Şimdilerde maç izlerken ben de zaman zaman izlediğim maçtaki bazı oyuncuların mesela sırt numaralarına takılır, neden o numaralı formayı giymiş deyip elimdeki akıllı cihazın arama motorlarına sorup öğrenir sonra o futbolcuyla ilgili internette yazılı bilgileri de edinirim. İşte eğer yaşınız yetti ve Halit Kıvanç’ lı yıllara yetişmiş ve ondan maç izleme fırsatı bulmuşsanız o günlerin imkanlarıyla asla bir yerlerde bulamayacağınız bütün bilgileri, o tatlı sesiyle size sunumundan da istifade etmişsiniz demektir.
Güzel Türkçe kullanımı ve ona bağlı güzel ses, hemen bütün meslek erbaplarını ilgi çekici hale getirmede olmazsa olmaz bir unsur.

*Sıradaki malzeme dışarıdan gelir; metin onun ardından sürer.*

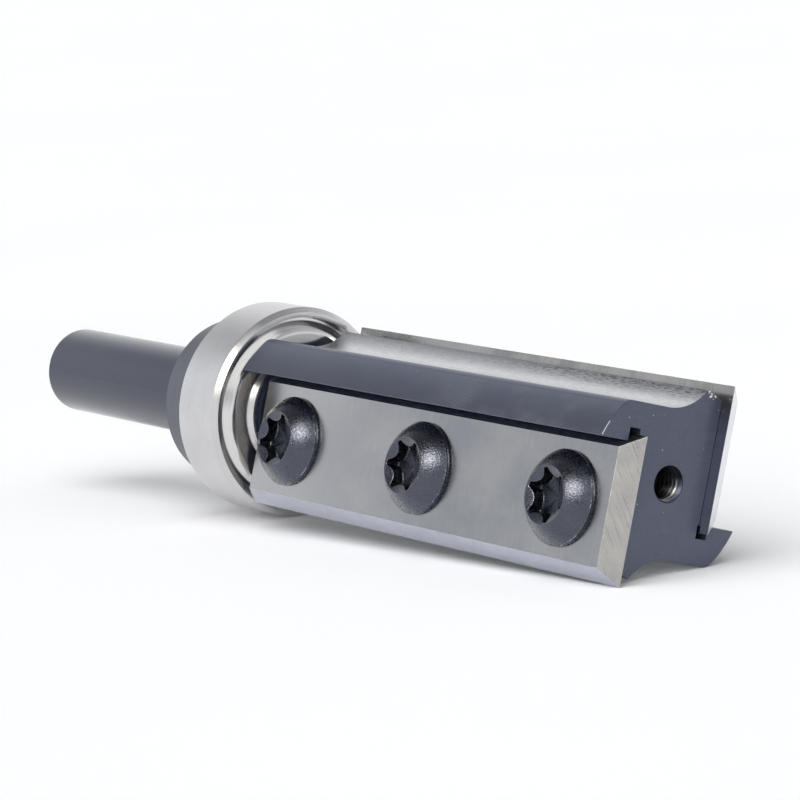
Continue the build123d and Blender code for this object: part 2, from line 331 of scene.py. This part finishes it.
class Graph:
    """The node tree of a material or the world, with short calls that add and link its nodes."""

    def __init__(self, owner, coordinates="Object"):
        """coordinates names the texture coordinates that its patterns follow."""
        owner.use_nodes = True
        self.owner = owner
        self.tree = owner.node_tree
        self.tree.nodes.clear()
        self.coordinates = self.node("TexCoord").outputs[coordinates]

    def node(self, kind, inputs=(), **settings):
        """Adds a node. inputs gives sockets or plain values by the name or number of the input."""
        node = self.tree.nodes.new("ShaderNode" + kind)
        for key, value in settings.items():
            setattr(node, key, value)
        for key, value in dict(inputs).items():
            if isinstance(value, bpy.types.NodeSocket):
                self.tree.links.new(value, node.inputs[key])
            else:
                node.inputs[key].default_value = value
        return node

    def math(self, operation, first, second=0.0, clamp=False):
        return self.node("Math", {0: first, 1: second}, operation=operation, use_clamp=clamp).outputs[0]

    def times(self, first, second):
        return self.math("MULTIPLY", first, second)

    def over(self, value, limit):
        """1 where a value is over a limit, and 0 elsewhere."""
        return self.math("GREATER_THAN", value, limit)

    def under(self, value, limit):
        return self.math("LESS_THAN", value, limit)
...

Biz futbolu, biz yurdumuzun futbol insanlarını, futbol çevresini, biz dünyayı biraz sevdiysek ve şimdi de sevmek ile ilgili azıcık da olsa bir şeyler bulmak istiyorsak onun sesi gibi, onun cümleleri gibi güzelliklerin bunda az da olsa payı olduğunu düşünüyorum.
Güzel insanlar, güzel işleriyle, güzel hatıralarıyla, güzel sesleriyle kalırlar insan hafızasında.
Biz onu hep güzellikler içinde tanıdık, güzel duyduk. İnşallah sonsuz alemde de onu güzellikler karşılar, güzellerle beraber olur.
Bundan elli yıl öncesi Türkiye’sinde, az bir okumuş veya kendisini aydın diye tanıdığımız kişilerin, sanatçıların, sosyetenin hep Türkçe dışında seslere yöneldiği, Türkçe dışında değerlerin peşinde koştuğu o günlerde bizi Türkçe selamlayan, Türkçenin güzel seslerine bağımlı hale getiren Halit Ağabeyi hürmet ve rahmetle anıyorum.